Despite repeating the usual complaints about Polish denouncers of fugitive Jews, Gat nevertheless realizes their greatly-exaggerated impact. He quips, “In reality, only one collaborator in an apartment building or a village was sufficient to endanger an entire community of Jews.” (p. 79).

ALMOST-INSUPERABLE CHALLENGES FACING JEWS WHO CONTEMPLATED FLEEING THE GHETTOS

Instead of solely blaming the Poles for not creating a hospitable environment which would encourage more Jews to go into hiding, Eli Gat alludes to the baleful consequences of the self-imposed apartheid that Jews had practiced for centuries. For instance, he writes, “There were very few Jews who spoke accurate and fluent Polish despite the fact that they were born there and their families had lived there for generations.” (p. 205).

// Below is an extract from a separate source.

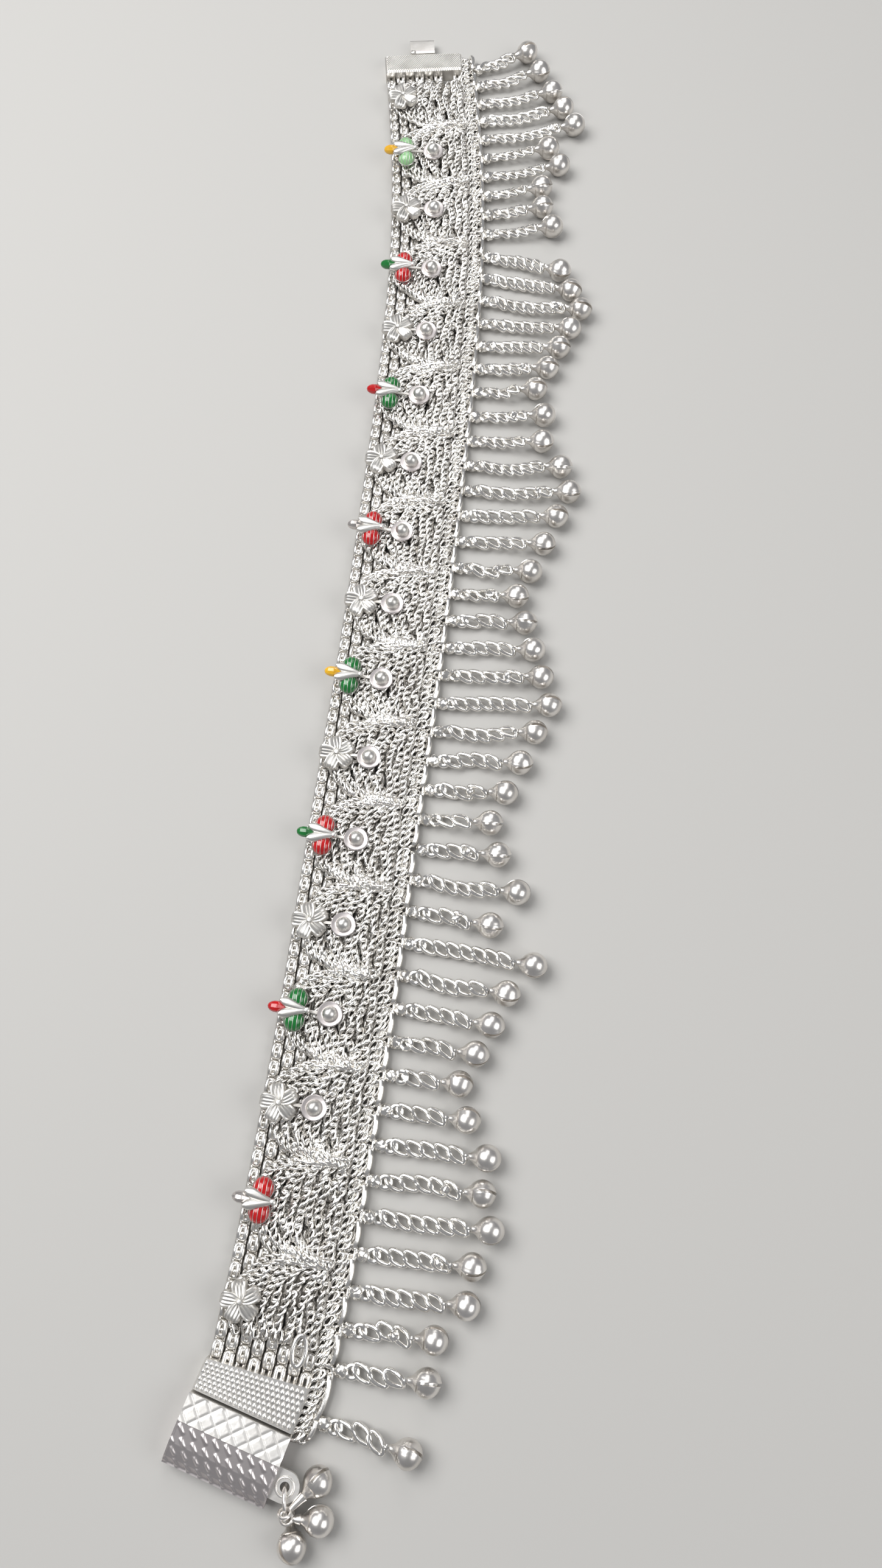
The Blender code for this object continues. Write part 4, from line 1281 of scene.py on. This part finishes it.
def clasp_box():
    """Hollow embossed box with a slot for the tongue, and a tab with an eye at its side."""
    hollow = loft([[place(BOX_START - out, across, z) for out, z in box_profile(BOX_WALL)]
                   for across in (BAR_LEFT + BOX_WALL, BAR_RIGHT - BOX_WALL)])
    half = TONGUE_WIDTH / 2 + RUNNING
    front = BOX_START - BOX_LENGTH
    slot = block((front - GAP, front + 2 * BOX_WALL), (BAND_MIDDLE - half, BAND_MIDDLE + half),
                 (BOX_WALL, BOX_WALL + LEAF_SPRING + RUNNING))
    shell = plain(carved(embossed_box(), [hollow, slot]), "box_silver")
    # Faces past the ridge take the darker mauve silver: painted shade and painted reflection on the slope
    shell.materials.append(FINISHES["painted_shade_silver"])
    ahead, aside = axes_at(EYE_ALONG)
    ridge = place(BOX_START - BOX_LENGTH * BOX_RIDGE_PLACE, 0, 0)
    for face in shell.polygons:
        if (face.center - ridge).dot(ahead) < 0:
            face.material_index = 1
    centre = place(EYE_ALONG, EYE_ACROSS, 0)
    half = TAB_WIDTH / 2 + TAB_FLARE
    root = BAR_RIGHT - EYE_ACROSS - BOX_WALL / 2
    outline = [(-half, root), (half, root)]
    for degrees in range(-90, 91, 15):
        angle = radians(degrees)
        outline.append((half * -sin(angle), half * cos(angle)))
    tab = loft([[centre + ahead * u + aside * v + UP * z for u, v in outline]
                for z in (TAB_TOP - TAB_THICK, TAB_TOP - TAB_SINK)])
    levels = [(TAB_TOP - 2 * TAB_THICK, EYE_RADIUS), (TAB_TOP + TAB_THICK, EYE_RADIUS)]
    eye = loft(rings_on(centre, UP, ahead, aside, levels, 20))
    rim = torus(centre + UP * (TAB_TOP - TAB_SINK), ahead, aside, EYE_RIM_RADIUS, EYE_RIM_WIRE)
    piece("clasp_box_embossed", [
        shell, plain(carved(tab, [eye]), "box_silver"), plain(rim, "box_silver")], "clasp_box")


def shank_bell(start, bell, tangent, tilt):
    """Bell with a wire loop round the clasp ring and a shank between them."""
    line = (bell - start).normalized()
    rim = (line - tangent * line.dot(tangent)).normalized()
    loop_radius = RING_WIRE + GAP + LOOP_WIRE
    loop = torus(start, rim, tangent.cross(rim), loop_radius, LOOP_WIRE, 20, 8)
    foot = start + rim * loop_radius
    line = (bell - foot).normalized()
    across = line.cross(UP).normalized()
    reach = (bell - foot).length
    levels = [(0.0, LOOP_WIRE * 1.5), (reach - BELL_RADIUS * 1.5, BELL_NECK * 0.8),
              (reach - BELL_RADIUS * 1.2, BELL_NECK)]
    shank = loft(rings_on(foot, line, across, across.cross(line), levels, 12))
    return bell_meshes(bell, line, tilt)[:2] + [plain(loop, "bell_silver"), plain(shank, "bell_silver")]


def clasp_ring():
    """Jump ring on edge through the tab's eye, and the bells that hang from it."""
    ahead, aside = axes_at(EYE_ALONG)
    out = aside * sin(RING_TURN) - ahead * cos(RING_TURN)
    eye = place(EYE_ALONG, EYE_ACROSS, TAB_TOP - TAB_THICK / 2)
    height = RING_RADIUS + RING_WIRE
    tilt = asin((eye.z - height) / RING_RADIUS)
    centre = eye + out * (RING_RADIUS * cos(tilt)) - UP * (eye.z - height)
    wire = torus(centre, out, UP, RING_RADIUS, RING_WIRE, 40, 10)
    piece("clasp_ring_wire", [plain(wire, "bell_silver")], "clasp_ring")
    for number, (turn, heading, shank) in enumerate(CLASP_BELLS):
        turn, heading = radians(turn), radians(heading)
        start = centre + out * (RING_RADIUS * cos(turn)) + UP * (RING_RADIUS * sin(turn))
        tangent = UP * cos(turn) - out * sin(turn)
        line = aside * cos(heading) + ahead * sin(heading)
        fall = start.z - BELL_RADIUS
        bell = start + line * sqrt((shank + BELL_RADIUS) ** 2 - fall ** 2) - UP * fall
        bell.y = max(bell.y, cad_box[0][1] + BELL_RADIUS)
        piece(f"clasp_bell_{number + 1}_ball", shank_bell(start, bell, tangent, 0.4 + number),
              f"clasp_bell_{number + 1}")


# Floor, light and camera

def floor():
    mesh = bpy.data.meshes.new("floor")
    corners = [(x * FLOOR_REACH, y * FLOOR_REACH, 0) for x, y in ((-1, -1), (1, -1), (1, 1), (-1, 1))]
    mesh.from_pydata(corners, [], [(0, 1, 2, 3)])
    finish, tree, shader = new_finish("pale_floor")
    set_inputs(tree, shader, {"Base Color": (0.50, 0.49, 0.47, 1), "Roughness": 0.75})
    mesh.materials.append(finish)
    show("floor", mesh)


def softbox(name, spot, size, power):
    """Area light that faces the middle of the anklet."""
    light = bpy.data.lights.new(name, "AREA")
    light.shape = "RECTANGLE"
    light.size, light.size_y = size
    light.energy = power
    result = show(name, light)
    result.location = spot
    result.rotation_euler = (LIGHTS_FACE - Vector(spot)).to_track_quat("-Z", "Y").to_euler()


def studio():
    world = bpy.data.worlds.new("studio")
    world.use_nodes = True
    set_inputs(world.node_tree, world.node_tree.nodes["Background"], {
        "Color": (0.80, 0.81, 0.84, 1), "Strength": 0.32})
    bpy.context.scene.world = world
    bpy.context.scene.view_settings.view_transform = "Standard"
    softbox("key", (-0.28, 0.25, 0.50), (0.45, 0.40), 3.6)
    softbox("fill", (0.45, -0.05, 0.40), (0.40, 0.35), 1.1)
    softbox("top", (0.08, 0.62, 0.50), (0.30, 0.50), 0.9)


def camera():
    data = bpy.data.cameras.new("camera")
    data.sensor_width = SENSOR
    data.lens = FOCAL_PIXELS / IMAGE_HEIGHT * SENSOR
    data.clip_start = 0.005
    result = show("camera", data)
    result.location = CAMERA_PLACE
    result.rotation_euler = (CAMERA_TILT, 0, 0)
    bpy.context.scene.camera = result


camera()
studio()
floor()
woven_band()
for section in range(FAN_COUNT):
    fan(section)
    motif(section)
for section, first in enumerate(range(0, DROPS, DROPS_TO_SECTION)):
    fringe(section, first, min(first + DROPS_TO_SECTION, DROPS))
end_bar()
tongue_bar()
tongue()
clasp_box()
clasp_ring()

Author Gat, based on his personal experience being hidden by Poles noted that, in spite of his Aryan appearance and impeccable Polish, he was warned by his rescuers not to engage in subtle giveaways of the fact that he is Jewish. The rescuers said, “Do not sing (meaning: do not draw your words out) and do not make hand gestures when you speak.” (pp. 205-206).

BEFORE WWII: CONSEQUENCES OF JEWISH ECONOMIC DOMINANCE

Author Eli Gat is candid about the fact that many Jews became wealthy, and that they played a major role in the Polish economy. (p. 49, 57). Not surprisingly, this had negative impact on Polish-Jewish relations, as he relates, “The Poles felt that they were not masters in their own land. They felt that the Jews had taken control of the country, and the Polish people, most of whom were peasants, had the feeling that they were the ‘cutters of wood and drawers of water’ in their own land. As the street sweepers were Poles, an expression was coined: ‘The streets are ours—but the houses belong to the Jews.’” (p. 49). [This is an inverse of what the Jews said: WASZE ULICE, NASZE KAMIENICE.]